Write the data out again in full, with no departure from the original.

-------- Information shown

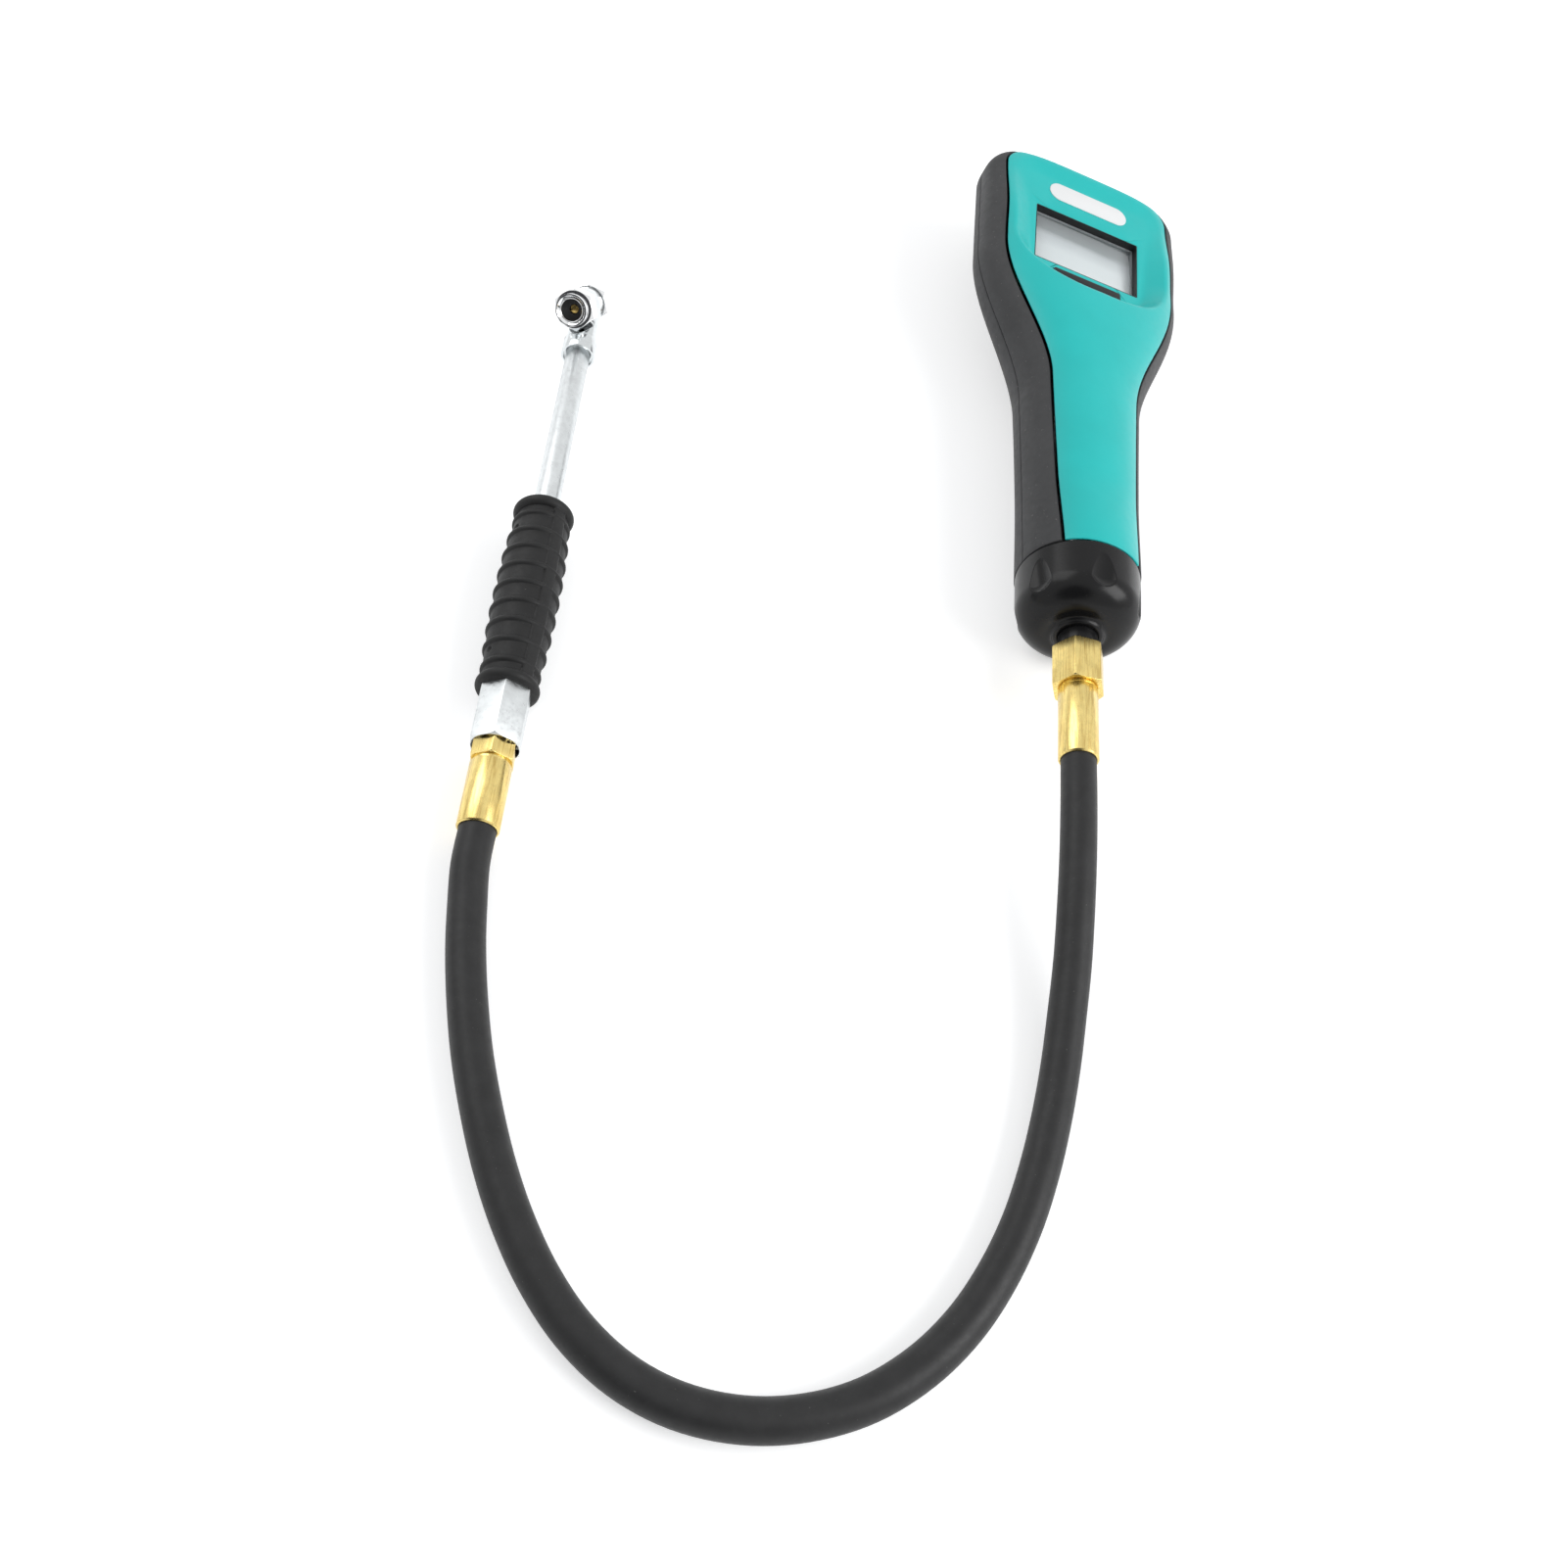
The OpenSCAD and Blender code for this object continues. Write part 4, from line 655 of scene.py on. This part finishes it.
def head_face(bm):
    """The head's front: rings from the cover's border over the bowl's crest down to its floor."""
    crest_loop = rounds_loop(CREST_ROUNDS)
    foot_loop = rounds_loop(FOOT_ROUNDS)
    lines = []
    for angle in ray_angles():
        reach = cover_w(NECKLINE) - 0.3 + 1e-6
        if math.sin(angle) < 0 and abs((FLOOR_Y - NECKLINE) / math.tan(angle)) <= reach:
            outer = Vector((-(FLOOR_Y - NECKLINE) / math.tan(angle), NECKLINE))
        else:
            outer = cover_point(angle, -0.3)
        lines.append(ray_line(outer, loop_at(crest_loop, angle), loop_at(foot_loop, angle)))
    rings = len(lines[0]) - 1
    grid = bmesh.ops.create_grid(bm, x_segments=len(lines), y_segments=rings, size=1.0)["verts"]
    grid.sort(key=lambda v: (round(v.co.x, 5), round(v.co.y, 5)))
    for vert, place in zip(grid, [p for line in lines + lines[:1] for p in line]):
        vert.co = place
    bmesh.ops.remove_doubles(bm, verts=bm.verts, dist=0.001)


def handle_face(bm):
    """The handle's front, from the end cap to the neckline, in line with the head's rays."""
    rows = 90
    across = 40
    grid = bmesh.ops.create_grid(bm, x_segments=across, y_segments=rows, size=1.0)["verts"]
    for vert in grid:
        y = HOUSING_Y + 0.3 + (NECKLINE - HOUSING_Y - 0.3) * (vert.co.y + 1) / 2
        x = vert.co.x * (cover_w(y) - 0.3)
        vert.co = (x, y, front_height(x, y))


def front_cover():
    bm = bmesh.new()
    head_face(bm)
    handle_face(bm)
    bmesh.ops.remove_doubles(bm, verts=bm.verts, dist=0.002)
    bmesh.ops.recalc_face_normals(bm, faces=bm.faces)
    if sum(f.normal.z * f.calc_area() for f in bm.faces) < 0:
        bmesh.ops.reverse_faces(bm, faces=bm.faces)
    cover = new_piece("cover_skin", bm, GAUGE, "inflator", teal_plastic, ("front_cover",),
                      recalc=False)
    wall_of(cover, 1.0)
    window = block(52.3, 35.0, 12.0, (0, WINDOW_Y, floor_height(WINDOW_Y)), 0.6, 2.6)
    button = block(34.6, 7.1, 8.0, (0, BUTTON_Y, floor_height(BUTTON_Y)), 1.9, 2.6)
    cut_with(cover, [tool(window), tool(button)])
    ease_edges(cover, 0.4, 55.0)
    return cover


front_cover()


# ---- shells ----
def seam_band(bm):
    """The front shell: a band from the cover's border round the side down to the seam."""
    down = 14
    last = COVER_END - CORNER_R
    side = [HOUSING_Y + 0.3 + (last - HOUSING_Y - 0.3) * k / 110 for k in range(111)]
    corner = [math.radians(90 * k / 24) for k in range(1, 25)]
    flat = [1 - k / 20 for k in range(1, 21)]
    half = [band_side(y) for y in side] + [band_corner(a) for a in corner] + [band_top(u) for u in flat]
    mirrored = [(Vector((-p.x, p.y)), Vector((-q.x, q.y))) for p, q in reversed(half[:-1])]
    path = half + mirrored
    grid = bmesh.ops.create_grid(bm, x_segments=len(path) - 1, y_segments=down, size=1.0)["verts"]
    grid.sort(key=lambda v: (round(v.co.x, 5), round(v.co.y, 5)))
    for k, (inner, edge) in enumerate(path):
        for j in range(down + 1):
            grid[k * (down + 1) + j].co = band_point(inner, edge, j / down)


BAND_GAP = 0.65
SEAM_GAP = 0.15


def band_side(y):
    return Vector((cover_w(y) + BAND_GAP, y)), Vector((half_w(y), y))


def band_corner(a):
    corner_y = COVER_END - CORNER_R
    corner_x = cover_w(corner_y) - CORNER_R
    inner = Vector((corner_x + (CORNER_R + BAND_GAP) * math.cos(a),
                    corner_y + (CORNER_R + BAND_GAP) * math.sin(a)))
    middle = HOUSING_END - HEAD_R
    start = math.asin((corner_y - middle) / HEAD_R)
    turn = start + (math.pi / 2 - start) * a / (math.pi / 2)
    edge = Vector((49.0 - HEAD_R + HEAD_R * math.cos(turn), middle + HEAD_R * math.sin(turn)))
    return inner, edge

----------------

▶ Answer for this exercise:
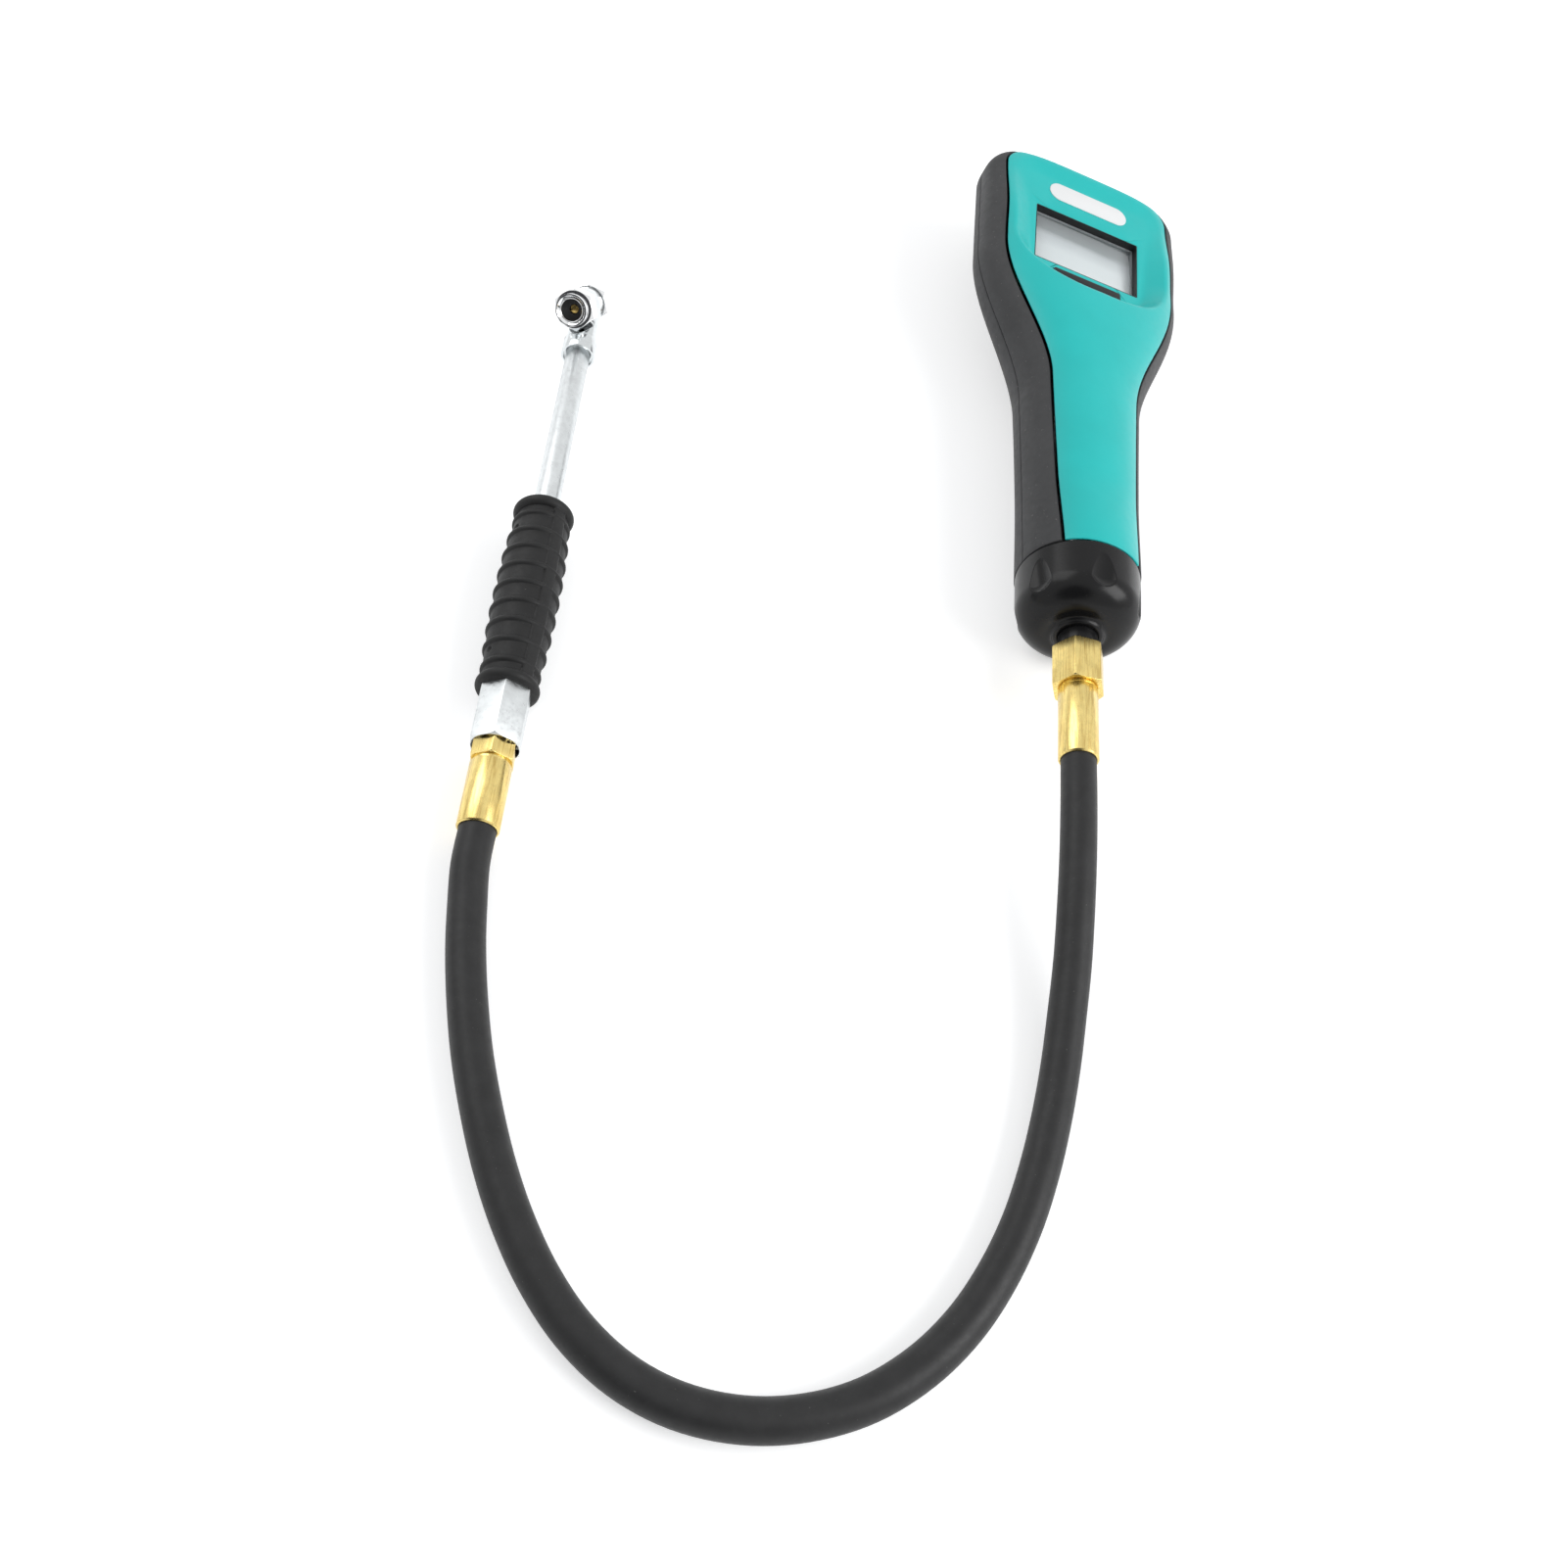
The OpenSCAD and Blender code for this object continues. Write part 4, from line 655 of scene.py on. This part finishes it.
def head_face(bm):
    """The head's front: rings from the cover's border over the bowl's crest down to its floor."""
    crest_loop = rounds_loop(CREST_ROUNDS)
    foot_loop = rounds_loop(FOOT_ROUNDS)
    lines = []
    for angle in ray_angles():
        reach = cover_w(NECKLINE) - 0.3 + 1e-6
        if math.sin(angle) < 0 and abs((FLOOR_Y - NECKLINE) / math.tan(angle)) <= reach:
            outer = Vector((-(FLOOR_Y - NECKLINE) / math.tan(angle), NECKLINE))
        else:
            outer = cover_point(angle, -0.3)
        lines.append(ray_line(outer, loop_at(crest_loop, angle), loop_at(foot_loop, angle)))
    rings = len(lines[0]) - 1
    grid = bmesh.ops.create_grid(bm, x_segments=len(lines), y_segments=rings, size=1.0)["verts"]
    grid.sort(key=lambda v: (round(v.co.x, 5), round(v.co.y, 5)))
    for vert, place in zip(grid, [p for line in lines + lines[:1] for p in line]):
        vert.co = place
    bmesh.ops.remove_doubles(bm, verts=bm.verts, dist=0.001)


def handle_face(bm):
    """The handle's front, from the end cap to the neckline, in line with the head's rays."""
    rows = 90
    across = 40
    grid = bmesh.ops.create_grid(bm, x_segments=across, y_segments=rows, size=1.0)["verts"]
    for vert in grid:
        y = HOUSING_Y + 0.3 + (NECKLINE - HOUSING_Y - 0.3) * (vert.co.y + 1) / 2
        x = vert.co.x * (cover_w(y) - 0.3)
        vert.co = (x, y, front_height(x, y))


def front_cover():
    bm = bmesh.new()
    head_face(bm)
    handle_face(bm)
    bmesh.ops.remove_doubles(bm, verts=bm.verts, dist=0.002)
    bmesh.ops.recalc_face_normals(bm, faces=bm.faces)
    if sum(f.normal.z * f.calc_area() for f in bm.faces) < 0:
        bmesh.ops.reverse_faces(bm, faces=bm.faces)
    cover = new_piece("cover_skin", bm, GAUGE, "inflator", teal_plastic, ("front_cover",),
                      recalc=False)
    wall_of(cover, 1.0)
    window = block(52.3, 35.0, 12.0, (0, WINDOW_Y, floor_height(WINDOW_Y)), 0.6, 2.6)
    button = block(34.6, 7.1, 8.0, (0, BUTTON_Y, floor_height(BUTTON_Y)), 1.9, 2.6)
    cut_with(cover, [tool(window), tool(button)])
    ease_edges(cover, 0.4, 55.0)
    return cover


front_cover()


# ---- shells ----
def seam_band(bm):
    """The front shell: a band from the cover's border round the side down to the seam."""
    down = 14
    last = COVER_END - CORNER_R
    side = [HOUSING_Y + 0.3 + (last - HOUSING_Y - 0.3) * k / 110 for k in range(111)]
    corner = [math.radians(90 * k / 24) for k in range(1, 25)]
    flat = [1 - k / 20 for k in range(1, 21)]
    half = [band_side(y) for y in side] + [band_corner(a) for a in corner] + [band_top(u) for u in flat]
    mirrored = [(Vector((-p.x, p.y)), Vector((-q.x, q.y))) for p, q in reversed(half[:-1])]
    path = half + mirrored
    grid = bmesh.ops.create_grid(bm, x_segments=len(path) - 1, y_segments=down, size=1.0)["verts"]
    grid.sort(key=lambda v: (round(v.co.x, 5), round(v.co.y, 5)))
    for k, (inner, edge) in enumerate(path):
        for j in range(down + 1):
            grid[k * (down + 1) + j].co = band_point(inner, edge, j / down)


BAND_GAP = 0.65
SEAM_GAP = 0.15


def band_side(y):
    return Vector((cover_w(y) + BAND_GAP, y)), Vector((half_w(y), y))


def band_corner(a):
    corner_y = COVER_END - CORNER_R
    corner_x = cover_w(corner_y) - CORNER_R
    inner = Vector((corner_x + (CORNER_R + BAND_GAP) * math.cos(a),
                    corner_y + (CORNER_R + BAND_GAP) * math.sin(a)))
    middle = HOUSING_END - HEAD_R
    start = math.asin((corner_y - middle) / HEAD_R)
    turn = start + (math.pi / 2 - start) * a / (math.pi / 2)
    edge = Vector((49.0 - HEAD_R + HEAD_R * math.cos(turn), middle + HEAD_R * math.sin(turn)))
    return inner, edge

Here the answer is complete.